The chosen form of the nonlocal absorption adheres to the traditional treatment, i.e. a Gaussian form is chosen as suggested long ago by Perey and Buck. The description of elastic scattering data for both protons and neutrons is of the same quality as our earlier work with local potentialsdiscussed above. We also find the same quality description of total and reaction cross section for neutrons and protons, respectively. Nevertheless, the introduction of nonlocality has important consequences since it introduces an explicit orbital-angular-momentum dependence that generates very different distorted waves and therefore may generate different results when nuclear reactions are analyzed that require their knowledge. This feature already applies to the (e,e’p) reaction which has been employed to extract spectroscopic factors for the removal of valence protons.

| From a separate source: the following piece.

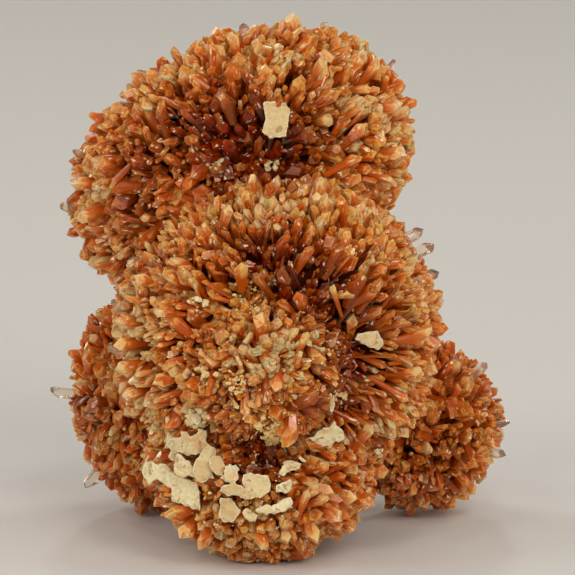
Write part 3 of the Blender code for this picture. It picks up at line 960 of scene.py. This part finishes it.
# Single crystals that the photograph shows: its pixel, degrees in the picture from the right
# towards up, degrees towards the viewer, length, width, and how pale, deep and golden.
SEEN_CRYSTALS = (
    (333, 292, 108, 35, 2.2, 1.0, 1.0, 0.0, 1.0),
    (346, 294, 6, 20, 2.2, 1.2, 1.0, 0.0, 1.0),
    (351, 322, 80, 45, 2.4, 1.9, 0.9, 0.0, 0.6),
    (262, 320, 84, 35, 2.6, 2.2, 0.8, 0.0, 1.0),
    (290, 430, 268, 12, 3.9, 2.6, 0.3, 0.0, 1.0),
    (368, 428, 50, 30, 2.0, 1.6, 1.0, 0.0, 0.0),
    (341, 205, 96, 30, 2.6, 1.6, 0.6, 0.0, 0.8),
    (242, 268, 92, 40, 2.0, 1.9, 0.8, 0.0, 0.6),
    (228, 214, 75, 20, 2.0, 1.5, 0.9, 0.2, 0.0),
    (345, 240, 70, 35, 2.8, 1.4, 0.7, 0.0, 0.4),
    (308, 252, 60, 30, 2.0, 1.3, 0.4, 0.4, 0.0),
    (300, 300, 110, 30, 2.8, 1.8, 0.2, 0.4, 0.1),
    (314, 486, 40, 30, 2.4, 1.6, 0.9, 0.0, 0.2),
    (322, 496, 20, 30, 2.0, 1.4, 0.9, 0.0, 0.2),
    (306, 492, 70, 30, 1.8, 1.2, 0.9, 0.0, 0.2),
    (129, 322, 178, 24, 3.2, 1.7, 1.0, 0.0, 0.0),
    (126, 344, 184, 24, 3.2, 1.9, 1.0, 0.0, 0.0),
    (129, 366, 190, 24, 3.2, 1.8, 1.0, 0.0, 0.1),
    (134, 392, 196, 24, 3.2, 1.8, 1.0, 0.0, 0.0),
    (132, 412, 204, 24, 3.0, 1.7, 1.0, 0.0, 0.0),
    (137, 300, 170, 24, 3.0, 1.6, 0.8, 0.0, 0.3),
    (146, 280, 158, 24, 3.0, 1.6, 0.9, 0.0, 0.2),
    (293, 24, 88, 4, 3.0, 2.2, 1.0, 0.0, 0.0),
    (234, 42, 104, 8, 2.6, 1.6, 1.0, 0.0, 0.0),
    (141, 80, 132, 8, 3.0, 2.1, 0.9, 0.0, 0.3),
    (153, 80, 122, 14, 2.8, 1.7, 0.8, 0.0, 0.3),
    (82, 184, 182, 10, 3.0, 1.9, 1.0, 0.0, 0.0),
    (88, 216, 196, 10, 3.0, 1.9, 1.0, 0.0, 0.0),
    (358, 60, 60, 10, 3.0, 2.1, 1.0, 0.0, 0.1),
    (373, 70, 48, 10, 2.8, 1.7, 0.9, 0.0, 0.3),
    (392, 108, 22, 10, 3.0, 2.2, 1.0, 0.0, 0.2),
    (395, 156, 356, 10, 3.0, 2.1, 1.0, 0.0, 0.1),
    (386, 180, 344, 12, 3.0, 2.1, 1.0, 0.0, 0.2),
    (178, 512, 196, 24, 3.4, 2.5, 0.8, 0.0, 0.2),
    (188, 528, 228, 24, 3.2, 2.2, 0.9, 0.0, 0.1),
    (206, 537, 250, 20, 3.0, 2.1, 0.8, 0.0, 0.2),
    (312, 528, 300, 24, 3.2, 2.2, 0.9, 0.0, 0.0),
    (332, 512, 325, 24, 3.2, 2.2, 0.9, 0.0, 0.0),
    (345, 494, 340, 24, 3.0, 1.9, 0.8, 0.0, 0.0),
    (262, 536, 268, 24, 3.2, 2.1, 0.8, 0.0, 0.2),
    (412, 372, 5, 30, 2.6, 1.6, 0.9, 0.0, 0.4),
    (420, 335, 12, 16, 3.2, 1.7, 0.9, 0.0, 0.3),
    (180, 262, 150, 40, 2.6, 1.6, 0.9, 0.0, 0.1),
    (166, 312, 170, 45, 2.6, 1.6, 0.9, 0.0, 0.0),
    (252, 186, 100, 20, 3.0, 1.5, 0.9, 0.0, 0.4),
    (320, 190, 70, 20, 3.0, 1.5, 0.9, 0.0, 0.4),
)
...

In the analysis of such reactions  the NIKHEF group has always utilized nonrelativistic local optical potentials. The Madrid group has shown that a relativistic optical potential generates spectroscopic factors that are 10-15% larger than those obtained by the NIKHEF group. Furthermore their work suggests that this is mainly due to the different treatment of nonlocality. We view this discrepancy as an essential future test of the DOM in which we plan to reanalyze these data with our nonlocal  DOM potentials. Meanwhile our results for the spectroscopic factors are consistent with those obtained with relativistic optical potentials since we obtain 0.78 for the 1s_1/2 and 0.76 for the 0d_3/2 protons, respectively.

The introduction of nonlocality in the absorptive potential has essential benefits for the convergence of the particle number as a function of the orbital angular momentum and brings it in line with ab initio results obtained in Phys. Rev. C84, 044319 (2011) allowing about 1-2% of the particles with orbital angular momentum larger than 5. More importantly, it is now possible to generate an accurate fit to the nuclear charge density. We have found it easier to obtain this result when we replaced the surface contribution of the HF potential by a wine bottle generating Gaussian centered at the origin in accord with similar results obtained with Green’s function Monte Carlo studies of overlap functions by the Argonne group. A new constraint was introduced in the fit of properties below the Fermi energy by considering the spectral function for the removal of high-momentum protons as obtained at Jefferson Lab for Al and Fe nuclei. As these data per proton are essentially identical, we have employed them to constrain the distribution of high-momentum protons. While generating a reasonable description of these data, we obtain a modest 10.6% of the protons occupying momenta above 1.4 fm^-1 in the ⁴⁰Ca ground state. The presence of about 10% of high-momentum nucleons in the ground state is quite consistent with earlier ab initio work of our group and others employing different methods provided the underlying nucleon-nucleon interaction was not too soft.

Employing the energy or Koltun sum rule in the form given by Dieperink and DeForest, then yields a binding energy of 7.91 MeV/A much closer to the experimental 8.55 MeV/A than found in our earlier work  published in Phys. Rev. C82, 054306 (2010). The constrained presence of the high-momentum nucleons is responsible for this change. The 7.91 MeV/A binding obtained here represents the contribution to the ground-state energy from two-body interactions including a kinetic energy of 22.64 MeV/A and was not part of the fit. This empirical approach therefore leaves about 0.64 MeV/A attraction for higher-body interactions about 1 MeV/A  less than the Green’s function Monte Carlo results of the Argonne group for light nuclei. We have published these results in Phys. Rev. Lett. 112, 162503 (2014) and posted the paper on the arXiv (1312:5209) (see Publ.125). In addition we have deposited supplementary material there to provide the detailed parameters that are contained in the present fit (see arXiv:1312.4886).